Problem Suppose that you have a prior distribution for the probability \(p\) of success in a certain kind of gambling game which has mean 0.4, and that you regard your prior information as equivalent to 12 trials. You then play the game 25 times and win 12 times. What is your posterior distribution for \(p\)?
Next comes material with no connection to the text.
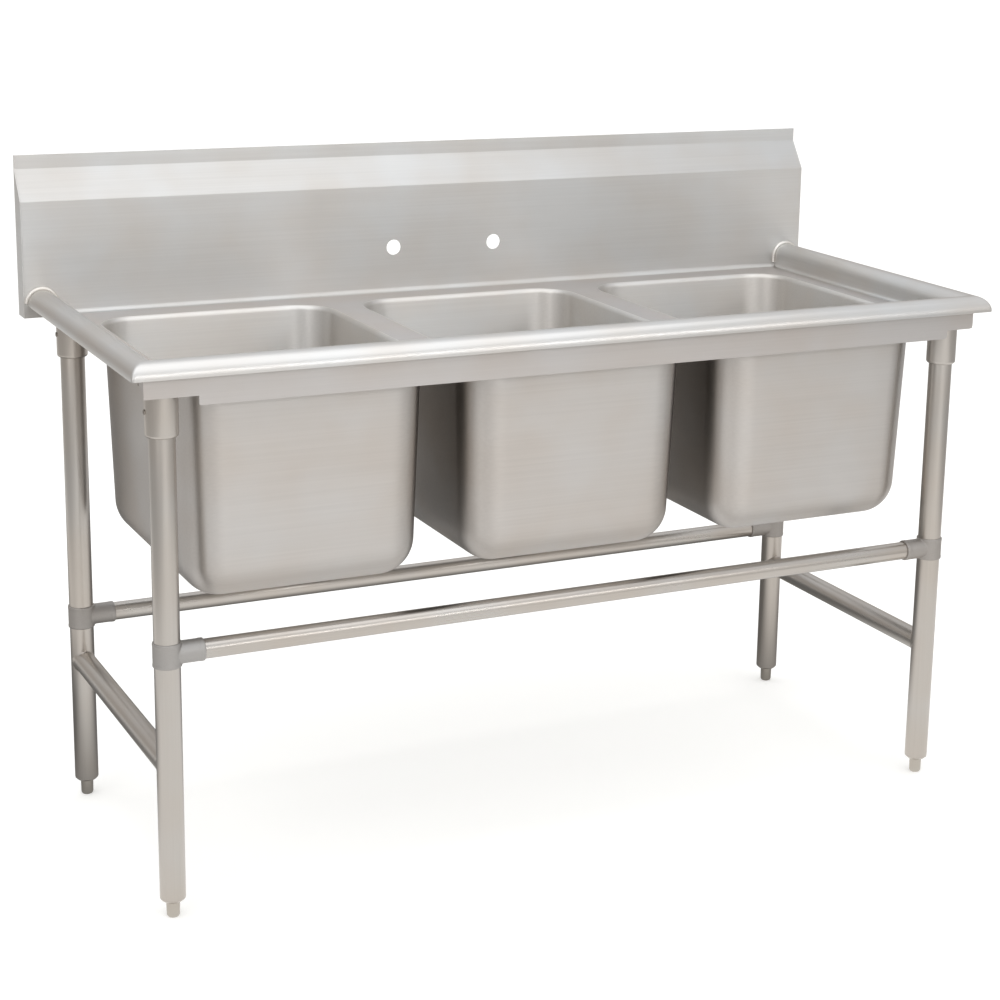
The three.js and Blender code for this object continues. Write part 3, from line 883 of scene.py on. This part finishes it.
class SINK_OT_feet(bpy.types.Operator):
    """Make the four adjustable feet"""

    bl_idname = "sink.feet"
    bl_label = "Feet"

    def execute(self, context):
        for corner in CORNERS:
            node = f"foot_{corner}"
            bottom, top, centre = low(node).z, high(node).z, middle(node)
            shoulder = low(f"foot_insert_{corner}").z - SEAM
            r = high(node).x - centre.x
            stem = 0.008
            outline = [
                (0, bottom),
                (r - 0.0022, bottom),
                (r - 0.0004, bottom + 0.0035),
                (r, shoulder - 0.0015),
                (r - 0.0015, shoulder),
                (stem, shoulder),
                (stem, top),
                (0, top),
            ]
            head = rounded(outline, [0, 0.0014, 0.0014, 0.0005, 0.0004, 0, 0, 0], 5)
            # The stem's thread has a 2 mm pitch, drawn as rings.
            threads = []
            z = shoulder + 0.001
            while z < top - 0.003:
                threads += [(stem, z), (stem - 0.0009, z + 0.001)]
                z += 0.002
            at = next(i for i, p in enumerate(head) if abs(p[0] - stem) < 1e-7 and p[1] > shoulder - 1e-7)
            bm = bmesh.new()
            turned(bm, head[: at + 1] + threads + head[at + 1 :], (centre.x, centre.y, 0), 64)
            body = f"foot_{corner}_body"
            piece(f"foot_bullet_{corner}", bm, "turned_304_bar", [node], body, sharp=35)
        return {"FINISHED"}


class SINK_OT_tees(bpy.types.Operator):
    """Make the four cast tees that hold the rails"""

    bl_idname = "sink.tees"
    bl_label = "Tees"

    def execute(self, context):
        for corner in CORNERS:
            node = f"tee_{corner}"
            row, side = corner.split("_")
            sign = 1 if side == "left" else -1
            leg = middle(f"leg_{corner}")
            bore = high(f"leg_{corner}").x - leg.x
            rail = middle(f"rail_{row}")
            rail_r = high(f"rail_{row}").z - rail.z
            half = (high(node).z - low(node).z) / 2
            sleeve_r = sleeve_radius(node, leg.y)
            reach = high(node).x - leg.x if sign > 0 else leg.x - low(node).x
            arm_r, lip = rail_r + 0.0026, 0.0004
            bm = bmesh.new()
            body = [
                (0, -half),
                (sleeve_r, -half),
                (sleeve_r, -half + 0.005),
                (sleeve_r - lip, -half + 0.0065),
            ]
            body += [(r, -z) for r, z in reversed(body)]
            rounding = [0, 0.0016, 0.0008, 0.0008, 0.0008, 0.0008, 0.0016, 0]
            turned(bm, rounded(body, rounding, 5), (0, 0, 0), 96)
            tee = rough_object(f"tee_{corner}_sleeve", bm)
            bm = bmesh.new()
            arm = [
                (0, 0),
                (arm_r - lip, 0),
                (arm_r - lip, reach - 0.0085),
                (arm_r, reach - 0.007),
                (arm_r, reach),
                (0, reach),
            ]
            turned(bm, rounded(arm, [0, 0, 0.0008, 0.0008, 0.0014, 0], 5), (0, 0, 0), 80, "X")
            tee = combine(tee, rough_object("arm", bm), "UNION")
            fill = tee.modifiers.new("casting_skin", "REMESH")
            fill.mode, fill.voxel_size = "VOXEL", 0.0009
            ease = tee.modifiers.new("casting_fillets", "SMOOTH")
            ease.factor, ease.iterations = 0.5, 7
            tee = settled(tee, tee.name)
            past = 0.005  # a cut runs this far past the surface
            leg_bore = (bore, "Z", -half - past, half + past)
            rail_bore = (rail_r, "X", bore / 2, reach + past)
            for r, axis, start, end in (leg_bore, rail_bore):
                bm = bmesh.new()
                turned(bm, [(0, start), (r, start), (r, end), (0, end)], (0, 0, 0), 96, axis)
                tee = combine(tee, rough_object("bore", bm), "DIFFERENCE")
            facing = Matrix.Rotation(0 if sign > 0 else math.pi, 4, "Z")
            tee.data.transform(Matrix.Translation((leg.x, leg.y, rail.z)) @ facing)
            tee.name = f"tee_casting_{corner}"
            dress(tee, "tumbled_die_casting", [node], sharp=40)
        return {"FINISHED"}


def sleeve_radius(node, y):
    """The sleeve is the widest thing about the leg, seen along the rail."""
    return min(high(node).y - y, y - low(node).y)


class SINK_OT_rails(bpy.types.Operator):
    """Make the two rails"""

    bl_idname = "sink.rails"
    bl_label = "Rails"

    def execute(self, context):
        for row in ("front", "back"):
            node = f"rail_{row}"
            centre = middle(node)
            r = high(node).z - centre.z
            bm = bmesh.new()
            profile = tube_profile(r, r - TUBE_WALL, low(node).x, high(node).x)
            turned(bm, profile, (0, centre.y, centre.z), 80, "X")
            piece(f"rail_tube_{row}", bm, "belt_polished_tube_rail", [node], sharp=40)
        return {"FINISHED"}


class SINK_OT_braces(bpy.types.Operator):
    """Make the two end braces, coped to the legs and welded"""

    bl_idname = "sink.braces"
    bl_label = "Braces"

    def execute(self, context):
        for side in ("left", "right"):
            node = f"brace_{side}"
            centre = middle(node)
            r = high(node).x - centre.x
            front, back = middle(f"leg_front_{side}"), middle(f"leg_back_{side}")
            leg = high(f"leg_front_{side}").x - front.x
            steps = 96

            def ring(radius, leg_y, towards, lift):
                """The tube's ring where it meets a leg, lift away from the leg's skin."""
                made = []
                for k in range(steps):
                    a = 2 * math.pi * k / steps
                    dx = radius * math.cos(a)
                    reach = math.sqrt(max(0.0, (leg + lift) ** 2 - dx * dx))
                    made.append((centre.x + dx, leg_y + towards * reach, centre.z + radius * math.sin(a)))
                return made

            weld = 0.0028  # leg length of the fillet weld
            widest = leg - 0.0001
            fillet = []
            for a in range(0, 91, 15):
                t = math.radians(a)
                fillet.append((min(r + weld * (1 - math.sin(t)), widest), weld * (1 - math.cos(t))))
            rows = [ring(r - TUBE_WALL, front.y, 1, 0)]
            rows += [ring(q, front.y, 1, lift) for q, lift in fillet]
            rows += [ring(q, back.y, -1, lift) for q, lift in reversed(fillet)]
            rows.append(ring(r - TUBE_WALL, back.y, -1, 0))
            bm = bmesh.new()
            grid(bm, rows, wrap_rows=True)
            piece(f"brace_tube_{side}", bm, "belt_polished_tube_brace", [node], sharp=50)
        return {"FINISHED"}


class SINK_OT_stage(bpy.types.Operator):
    """Make the floor, the soft lights and the camera"""

    bl_idname = "sink.stage"
    bl_label = "Stage"

    def execute(self, context):
        self.floor()
        self.sky()
        self.lights()
        self.camera()
        view = bpy.context.scene.view_settings
        view.view_transform, view.look = "Standard", "None"
        return {"FINISHED"}

    def floor(self):
        bm = bmesh.new()
        bmesh.ops.create_grid(bm, x_segments=8, y_segments=8, size=150)
        mesh = bpy.data.meshes.new("floor")
        bm.to_mesh(mesh)
        bm.free()
        made = bpy.data.objects.new("floor", mesh)
        bpy.context.scene.collection.objects.link(made)
        paper = bpy.data.materials.new("matte_painted_floor")  # even and pale, with no shine
        paper.use_nodes = True
        tree = paper.node_tree
        tree.nodes.clear()
        coat = put(tree, "ShaderNodeBsdfDiffuse", {"Color": (*settings("sink_finish").floor, 1)})
        glow = put(tree, "ShaderNodeEmission", {"Strength": 0.3})
        seen_floor = put(tree, "ShaderNodeAddShader", {0: (coat, 0), 1: (glow, 0)})
        # The metal sees a glowing sweep instead, all painted light: bright in front, with a painted shadow
        # under and behind the sink and painted dimming far to the sides.
        place = put(tree, "ShaderNodeTexCoord")
        apart = put(tree, "ShaderNodeSeparateXYZ", {0: (place, "Object")})
        beside = put(tree, "ShaderNodeMath", {0: (apart, "X")}, operation="ABSOLUTE")
        side = put(
            tree,
            "ShaderNodeMapRange",
            {"Value": (beside, 0), "From Min": 1.0, "From Max": 1.7},
            interpolation_type="SMOOTHSTEP",
        )
        ahead = put(
            tree,
            "ShaderNodeMapRange",
            {"Value": (apart, "Y"), "From Min": 0.45, "From Max": -0.25},
            interpolation_type="SMOOTHSTEP",
        )
        near = put(tree, "ShaderNodeMath", {0: (side, 0), 1: (ahead, 0)}, operation="MAXIMUM")
        far = put(
            tree,
            "ShaderNodeMapRange",
            {"Value": (beside, 0), "From Min": 1.7, "From Max": 3.0, "To Min": 1.0, "To Max": 0.4},
            interpolation_type="SMOOTHSTEP",
        )
        # Level of the painted light: the painted shadow under the sink and the painted dimming to the sides.
        lit = put(tree, "ShaderNodeMath", {0: (near, 0), 1: (far, 0)}, operation="MULTIPLY")
        level = put(tree, "ShaderNodeMapRange", {"Value": (lit, 0), "To Min": 0.18, "To Max": 1.05})
        sweep = put(tree, "ShaderNodeEmission", {"Color": (1.0, 0.985, 0.965, 1), "Strength": (level, 0)})
        seen = put(tree, "ShaderNodeLightPath")
        sockets = {0: (seen, "Is Camera Ray"), 1: (sweep, 0), 2: (seen_floor, 0)}
        both = put(tree, "ShaderNodeMixShader", sockets)
        put(tree, "ShaderNodeOutputMaterial", {"Surface": (both, 0)})
        mesh.materials.append(paper)

    def sky(self):
        """A plain white ground for the eye; metal sees a soft room, bright in front and above."""
        world = bpy.data.worlds.new("studio")
        bpy.context.scene.world = world
        world.use_nodes = True
        tree = world.node_tree
        tree.nodes.clear()
        place = put(tree, "ShaderNodeTexCoord")
        apart = put(tree, "ShaderNodeSeparateXYZ", {0: (place, "Generated")})
        rise = put(
            tree,
            "ShaderNodeMapRange",
            {"Value": (apart, "Z"), "From Min": 0.0, "From Max": 0.75},
            interpolation_type="SMOOTHSTEP",
        )
        beside = put(tree, "ShaderNodeMath", {0: (apart, "X")}, operation="ABSOLUTE")
        away = put(
            tree,
            "ShaderNodeMath",
            {0: (beside, 0), 1: 0.45, 2: (apart, "Y")},
            operation="MULTIPLY_ADD",
        )
        behind = put(
            tree,
            "ShaderNodeMapRange",
            {"Value": (away, 0), "From Min": -0.75, "From Max": 0.45},
            interpolation_type="SMOOTHSTEP",
        )
        front_wall, rear_wall, ceiling = ((*linear(c), 1) for c in ("#faf7f4", "#b2aba4", "#f4f5f7"))
        walls = put(
            tree,
            "ShaderNodeMix",
            {MIX_FACTOR: (behind, 0), MIX_A: front_wall, MIX_B: rear_wall},
            data_type="RGBA",
        )
        room = put(
            tree,
            "ShaderNodeMix",
            {MIX_FACTOR: (rise, 0), MIX_A: (walls, MIX_COLOUR), MIX_B: ceiling},
            data_type="RGBA",
        )
        seen = put(tree, "ShaderNodeLightPath")
        plain = put(
            tree,
            "ShaderNodeMath",
            {0: (seen, "Is Camera Ray"), 1: (seen, "Is Diffuse Ray")},
            operation="ADD",
        )
        both = put(
            tree,
            "ShaderNodeMix",
            {MIX_FACTOR: (plain, 0), MIX_A: (room, MIX_COLOUR), MIX_B: (1.0, 1.0, 1.0, 1.0)},
            data_type="RGBA",
        )
        glow = put(tree, "ShaderNodeBackground", {"Color": (both, MIX_COLOUR), "Strength": 1.0})
        put(tree, "ShaderNodeOutputWorld", {"Surface": (glow, 0)})

    def lights(self):
        for name, place, aim, size, power in (
            ("overhead", (-0.3, -0.6, 3.4), (0, 0, 0.5), (4.2, 3.0), 27),
            ("strip", (0.9, -4.6, 2.3), (0, 0, 0.8), (5.0, 0.4), 24),
            ("front_left", (-4.0, -2.6, 2.2), (0, 0, 0.7), (1.6, 2.4), 12),
        ):
            lamp = bpy.data.lights.new(name, "AREA")
            lamp.shape, lamp.size, lamp.size_y, lamp.energy = "RECTANGLE", *size, power
            made = bpy.data.objects.new(name, lamp)
            made.location = place
            made.rotation_euler = (Vector(aim) - Vector(place)).to_track_quat("-Z", "Y").to_euler()
            bpy.context.scene.collection.objects.link(made)

    def camera(self):
        data = bpy.data.cameras.new("camera")
        data.sensor_width, data.lens = 36, 77.5
        data.shift_x, data.shift_y = -0.06, -0.08
        made = bpy.data.objects.new("camera", data)
        bpy.context.scene.collection.objects.link(made)
        yaw, pitch, roll = 0.47045, 0.23942, 0.020646
        ahead = Vector((math.sin(yaw) * math.cos(pitch), math.cos(yaw) * math.cos(pitch), -math.sin(pitch)))
        right = Vector((math.cos(yaw), -math.sin(yaw), 0))
        up = right.cross(ahead)
        right, up = right * math.cos(roll) + up * math.sin(roll), up * math.cos(roll) - right * math.sin(roll)
        turn = Matrix((right, up, -ahead)).transposed()
        made.matrix_world = Matrix.Translation((-1.611, -3.3569, 1.594)) @ turn.to_4x4()
        bpy.context.scene.camera = made


OPERATORS = (
    SINK_OT_deck,
    SINK_OT_rims,
    SINK_OT_backsplash,
    SINK_OT_bowls,
    SINK_OT_apron,
    SINK_OT_small_parts,
    SINK_OT_sockets,
    SINK_OT_legs,
    SINK_OT_feet,
    SINK_OT_tees,
    SINK_OT_rails,
    SINK_OT_braces,
    SINK_OT_stage,
)


class SINK_PT_panel(bpy.types.Panel):
    """Lists the makers and their settings"""

    bl_idname = "SINK_PT_panel"
    bl_label = "Three compartment sink"
    bl_space_type = "VIEW_3D"
    bl_region_type = "UI"
    bl_category = "Sink"

    def draw(self, context):
        for group, kind in GROUPS.items():
            box = self.layout.box()
            for key in kind.__annotations__:
                box.prop(getattr(context.scene, group), key)
        for operator in OPERATORS:
            self.layout.operator(operator.bl_idname)


CLASSES = (*GROUPS.values(), *OPERATORS, SINK_PT_panel)


def register():
    for kind in CLASSES:
        bpy.utils.register_class(kind)
    for group, kind in GROUPS.items():
        setattr(bpy.types.Scene, group, PointerProperty(type=kind))


def unregister():
    for group in GROUPS:
        delattr(bpy.types.Scene, group)
    for kind in reversed(CLASSES):
        bpy.utils.unregister_class(kind)


def main():
    register()
    for operator in OPERATORS:
        group, name = operator.bl_idname.split(".")
        getattr(getattr(bpy.ops, group), name)()


if __name__ == "__main__":
    main()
This question is very similar to question 2. Instead of using \(\displaystyle E[Beta(\alpha,\beta)]=\frac{\alpha}{\alpha+\beta}\) and \(\displaystyle Var(Beta(\alpha,\beta))=\frac{\alpha\beta}{(\alpha+\beta)^2(\alpha+\beta+1)}\), you will be using \(\displaystyle \alpha+ \beta = 12\) to find \(\alpha\) and \(\beta\) of the prior. Then you update the distribution using the binomial likelihood where \(\# \textrm{successes} = 12\), \(\# \textrm{failures} = 13\) (\(\textrm{total games} = 25\)).